To calculate the margin of error, you'll usually multiply the standard deviation by a z-score, which corresponds to your confidence level. A z-score of 1.96 is commonly used for a 95% confidence level, as it indicates that the true parameter should fall within this range 95% of the time when repeated samples are taken. In the exercise, we calculated the margin of error to be approximately 0.09604, meaning our true population proportion could be as low as 31% or as high as 49%.

A confidence interval is a range around a sample statistic that estimates its accuracy and reliability. It tells you how confident you can be about the sample statistic in reflecting the true population parameter. It's not just a single number; instead, it's an interval that is meant to capture the true parameter a specified percentage of the time, often 95% or 99% of the time.

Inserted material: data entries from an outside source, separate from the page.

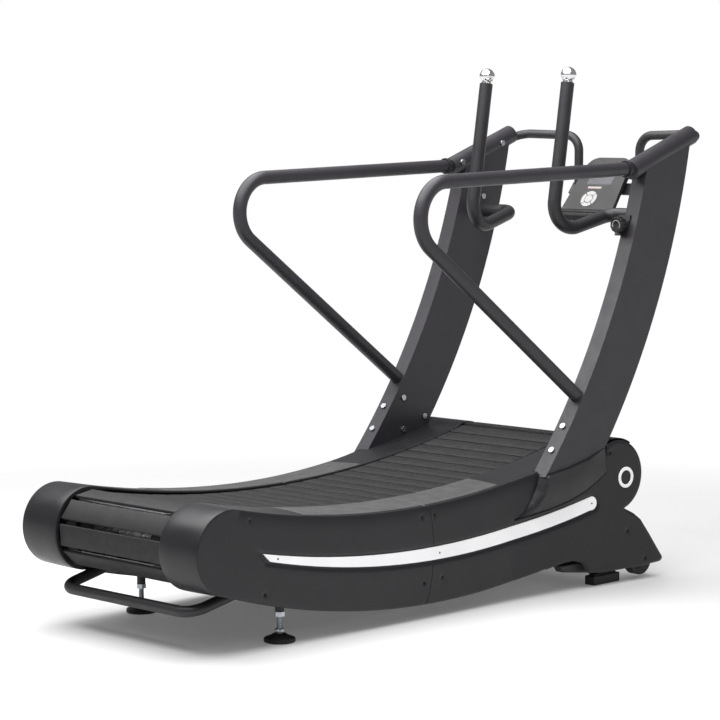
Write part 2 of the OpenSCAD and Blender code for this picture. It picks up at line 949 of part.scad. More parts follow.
module swept_cord(p, r) {
    n = len(p);
    rings = [for (i = [0 : n - 1]) each ring_at_point(i, p, r)];
    sides = [for (i = [0 : n - 2], k = [0 : 7])
        [8 * i + k, 8 * i + (k + 1) % 8, 8 * i + 8 + (k + 1) % 8, 8 * i + 8 + k]];
    ends = [[for (k = [0 : 7]) 7 - k], [for (k = [0 : 7]) 8 * (n - 1) + k]];
    polyhedron(rings, concat(sides, ends), convexity = 4);
}

module brake_cable() {
    color([0.05, 0.05, 0.05]) swept_cord(CABLE, cable_d / 2);
}

// ---- Belt, drums and rollers ----

module each_slat() {
    for (s = SLATS)
        translate([s.x, s.y]) rotate(s[2]) children();
}

module slat_treads() {
    color([0.1, 0.1, 0.1])
        across(-slat_len / 2, slat_len / 2)
            each_slat() translate([-slat_w / 2, carrier_t]) square([slat_w, tread_t]);
}

module slat_carriers() {
    color([0.5, 0.5, 0.5]) {
        across(-slat_len / 2 + 5, slat_len / 2 - 5)
            each_slat() translate([-slat_w / 2 + 4, 0.1]) square([slat_w - 8, carrier_t - 0.2]);
        across(-140, 140)
            each_slat() translate([-3, -12]) square([6, 12.5]);
    }
}

module drive_belts() {
    color([0.08, 0.08, 0.08])
        for (s = [[-belt_y1, -belt_y0], [belt_y0, belt_y1]])
            across(s[0], s[1]) difference() {
                polygon([for (i = [0 : slat_count - 1]) belt_corner(i, 0.1)]);
                polygon([for (i = [0 : slat_count - 1]) belt_corner(i, drive_belt_t)]);
            }
}

// Angle on the running arc of roller k
function roller_angle(k) = a_run_rear + 2.2 + (a_run_front - a_run_rear - 4.4) * k / (roller_count - 1);
function roller_place(k) =
    run_centre + (run_path_r + roller_depth) * [cos(roller_angle(k)), sin(roller_angle(k))];

module guide_rails() {
    color([0.45, 0.45, 0.47])
        both_sides() across(190.5, 196.5) difference() {
            union() {
                intersection() {
                    difference() {
                        at2(run_centre, run_path_r + rail_depth, $fn = big);
                        at2(run_centre, run_path_r + 12, $fn = big);
                    }
                    polygon([run_centre, for (a = [roller_angle(0) - 0.5, roller_angle(roller_count - 1) + 0.5])
                        run_centre + 1.2 * run_r * [cos(a), sin(a)]]);
                }
                for (x = CROSS_X)
                    translate([x - 12, cross_z(x) + cross_w / 2]) square([24, 40]);
            }
            for (k = [0 : roller_count - 1])
                at2(roller_place(k), 5.2);
        }
}

module guide_rollers() {
    color([0.75, 0.75, 0.75])
        both_sides()
            for (k = [0 : roller_count - 1]) {
                across(155, 185) at2(roller_place(k), roller_r, $fn = 48);
                across(184.9, 199) at2(roller_place(k), 5, $fn = 32);
            }
}

module pulley(c) {
    both_sides() {
        across(pulley_y0, pulley_y1) ring_part(c, pulley_r, 8);
        across(166, 174) ring_part(c, pulley_r - 7.9, pulley_r - 7.9 - 26);
        across(156, 184) ring_part(c, 27, 27 - shaft_r - 0.05);
    }
}

module front_pulleys() {
    color([0.35, 0.35, 0.37]) pulley(front_drum);
}

module rear_pulleys() {
    color([0.35, 0.35, 0.37]) pulley(rear_drum);
}

module front_shaft() {
    color("silver") across(-300, 278) at2(front_drum, shaft_r);
}

module rear_shaft() {
    color("silver") across(-278, 278) at2(rear_drum, shaft_r);
}

module bearing_blocks() {
    color([0.4, 0.4, 0.42])
        both_sides()
            for (c = [rear_drum, front_drum])
                across(plate_y0 + plate_t + 0.05, plate_y0 + plate_t + 28) difference() {
                    union() {
                        at2(c, 32);
                        translate(c + [-46, -12]) square([92, 24]);
                    }
                    at2(c, shaft_r + run_fit);
                }
}

// ---- Feet, wheels and fasteners ----

module level_foot() {
    translate([level_at.x, level_at.y, 0]) {
        color([0.06, 0.06, 0.06]) {
            cylinder(h = 12, r = foot_d / 2);
            translate([0, 0, 11.9]) cylinder(h = 10, r1 = foot_d / 2, r2 = 16);
        }
        color("silver") {
            translate([0, 0, 21.8]) cylinder(h = 124, r = stud_r);
            translate([0, 0, 26]) cylinder(h = 9, r = 13, $fn = 6);
        }
    }
}

module level_nuts() {
    color("silver")
        both_sides() translate([level_at.x, level_at.y, socket_z - 12.1]) difference() {
            cylinder(h = 12, r = 14, $fn = 6);
            translate([0, 0, -1]) cylinder(h = 14, r = stud_r + run_fit);
        }
}

module front_feet() {
    color([0.06, 0.06, 0.06])
        both_sides() {
            translate([509, 322, 0]) cube([118, 36, 27]);
            translate([520, 328, 26.9]) cube([96, 24, 6]);
        }
}

module transport_wheel() {
    color([0.08, 0.08, 0.08])
        across(wheel_at.y - wheel_w / 2, wheel_at.y + wheel_w / 2) difference() {
            at2([wheel_at.x, wheel_at.z], wheel_r);
            at2([wheel_at.x, wheel_at.z], 6 + run_fit);
        }
}

module button_bolt(p, y, depth) {
    across(y - 5, y) at2(p, bolt_head_r);
    across(y - 0.1, y + depth) at2(p, bolt_r);
}

module zinc_bolts() {
    inner = upright_y - upright_w / 2;
    color("silver")
        both_sides() {
            for (p = BASE_BOLTS)
                button_bolt(p, inner - 0.1, 16);
            for (p = HEAD_BOLTS)
                button_bolt(p, upright_y - head_r - 0.1, 8);
            for (p = GRIP_BOLTS)
                button_bolt(p, inner - 8.1, 14);
            for (z = REAR_BOLT_Z) {
                rear_bolt(z, bolt_head_r, -5.1, -0.1);
                rear_bolt(z, bolt_r, -0.2, 7);
            }
            // Axle bolts of the transport wheels
            across(312, 320) at2([wheel_at.x, wheel_at.z], 10, $fn = 6);
            across(319.9, 372) at2([wheel_at.x, wheel_at.z], 6);
            across(366, 374) at2([wheel_at.x, wheel_at.z], 10, $fn = 6);
        }
}

frame_weldment();
lift_bar();
rear_side_panel();  // rear_side_panel_left
on_right() rear_side_panel();  // rear_side_panel_right
front_side_panel();  // front_side_panel_left
on_right() front_side_panel();  // front_side_panel_right
rear_cap();  // rear_cap_left
on_right() rear_cap();  // rear_cap_right
front_cap();  // front_cap_left
on_right() front_cap();  // front_cap_right
step_pads();
upright_shroud();  // upright_shroud_left
on_right() upright_shroud();  // upright_shroud_right
front_guard();
upright_left();
upright_right();
handrail();  // handrail_left
on_right() handrail();  // handrail_right
rail_collars();
grip();  // grip_left
on_right() grip();  // grip_right
grip_knobs();
console_tube();  // console_tube_left
on_right() console_tube();  // console_tube_right
console_bracket();
console_shell();
console_screen();
console_tray();
status_bar();
key_center();
key_ring(0);  // key_upper
key_ring(90);  // key_left
key_ring(180);  // key_lower
key_ring(270);  // key_right
brake_knob();
knob_bracket();
magnet_arm();
brake_magnets();
brake_cable();
slat_treads();
slat_carriers();
drive_belts();
guide_rails();
guide_rollers();
front_shaft();
front_pulleys();
brake_disc();
rear_shaft();
rear_pulleys();
bearing_blocks();
level_foot();  // level_foot_left
on_right() level_foot();  // level_foot_right
level_nuts();
front_feet();
transport_wheel();  // transport_wheel_left
on_right() transport_wheel();  // transport_wheel_right
trim_strips();
side_rings();
panel_screws();
zinc_bolts();
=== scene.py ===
"""Studio scene of the curved manual treadmill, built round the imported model."""

import math

import bmesh
import bpy
import numpy as np
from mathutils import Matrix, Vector
from mathutils.geometry import delaunay_2d_cdt


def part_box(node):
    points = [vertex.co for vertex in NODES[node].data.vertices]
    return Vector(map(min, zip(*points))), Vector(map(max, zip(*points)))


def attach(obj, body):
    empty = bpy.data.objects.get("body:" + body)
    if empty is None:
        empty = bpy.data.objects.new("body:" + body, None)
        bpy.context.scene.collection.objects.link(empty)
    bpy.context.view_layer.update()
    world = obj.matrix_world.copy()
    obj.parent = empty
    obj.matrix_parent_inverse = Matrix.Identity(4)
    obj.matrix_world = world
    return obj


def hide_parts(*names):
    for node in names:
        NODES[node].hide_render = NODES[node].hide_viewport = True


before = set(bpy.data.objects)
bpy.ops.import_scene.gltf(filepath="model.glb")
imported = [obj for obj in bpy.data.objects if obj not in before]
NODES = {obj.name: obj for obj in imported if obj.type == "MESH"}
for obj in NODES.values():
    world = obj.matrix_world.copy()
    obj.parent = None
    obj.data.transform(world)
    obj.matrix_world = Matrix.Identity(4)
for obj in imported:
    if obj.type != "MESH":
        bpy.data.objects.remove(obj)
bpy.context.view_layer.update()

MM = 0.001

# ---------------------------------------------------------------- materials


def socket(shader, **values):
    """Sets constant values on the shader's own sockets."""
    for name, value in values.items():
        shader.inputs[name.replace("_", " ")].default_value = value


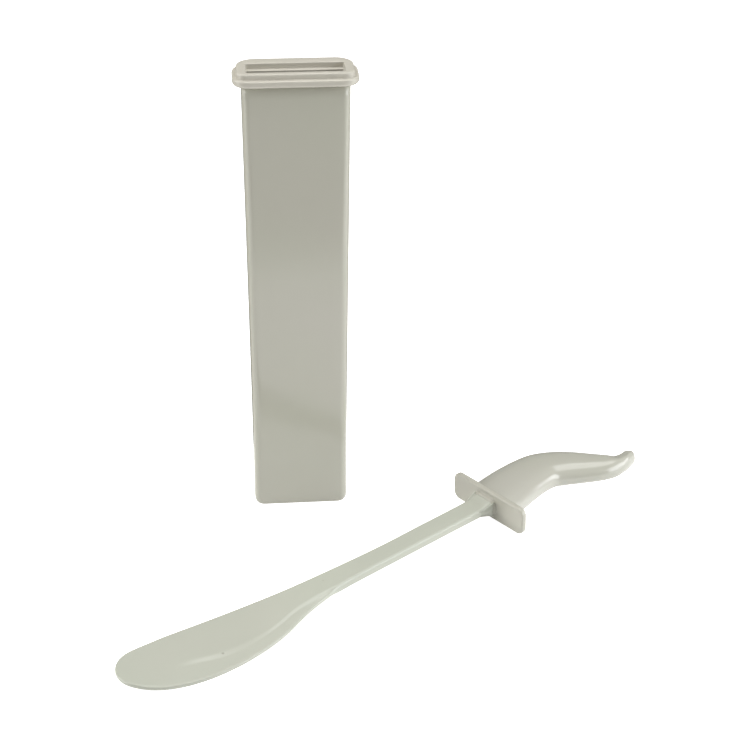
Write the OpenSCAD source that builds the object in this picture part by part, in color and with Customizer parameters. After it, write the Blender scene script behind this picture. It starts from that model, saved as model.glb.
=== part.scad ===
// Bone folder with a standing sheath, for paper crafts.
// The sheath is a tapered flat case with a closed foot and a two-step collar
// round its mouth. The folder has a leaf-shaped blade on a long stem, a cross
// guard and a bent handle. It lies on the table in front of the sheath. When
// it is put away, the blade goes down the case and the guard rests on the
// collar, over its mouth.
// The origin is the centre of the sheath's foot, on the table. +Z is up, X runs
// along the sheath's wide side, and its front faces -Y.

/* [Case of the sheath] */
// Outer width of the case at its foot
foot_w = 29.6; // [29.2:0.1:31.6]
// Outer depth of the case at its foot
foot_d = 13; // [11:0.1:13.4]
// How much the foot flares out at each end
foot_flare = 0.35; // [0:0.05:0.5]
// Rounding of the foot's ends, along the width
foot_round = 1; // [0.2:0.1:2]
// Rounding of the foot's ends, upwards
foot_round_h = 3; // [1:0.2:5]
// Outer width of the case under the collar
mouth_w = 32.2; // [31.7:0.1:34]
// Outer depth of the case under the collar
mouth_d = 13.4; // [12:0.1:15]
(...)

The confidence interval for a proportion can be found using the formula: \[ p \pm E \]where \( p \) is the sample proportion and \( E \) is the margin of error. From our exercise's example, where the sample proportion \( p \) is 0.4 and the margin of error \( E \) is approximately 0.09604, the confidence interval would be:

• Lower bound: 0.4 - 0.09604 = 0.30396
• Upper bound: 0.4 + 0.09604 = 0.49604

So, we are 95% confident that the true population proportion falls between 30.4% and 49.6%.

The standard deviation of a proportion gives you an idea of how much variation or dispersion exists in your sample proportions. When you're estimating population parameters based on a sample, this standard deviation helps tell you how 'spread out' your proportion estimates might be from sample to sample.

The formula for the standard deviation of a proportion is:\[ \sigma = \sqrt{\frac{p(1-p)}{n}} \]where \( p \) is the sample proportion, \( 1 - p \) is the complement of the proportion, and \( n \) is the sample size. This formula takes into account the sample size, so the larger your sample, the smaller your standard deviation will tend to be, which means more precise estimates.

In the given exercise, when we calculated \( \sigma \) for \( p = 0.4 \) and \( n = 250 \), we found it to be 0.049. This value tells us that our sample proportion of 0.4 could reasonably vary by about 4.9% from sample to sample, due to random sampling error.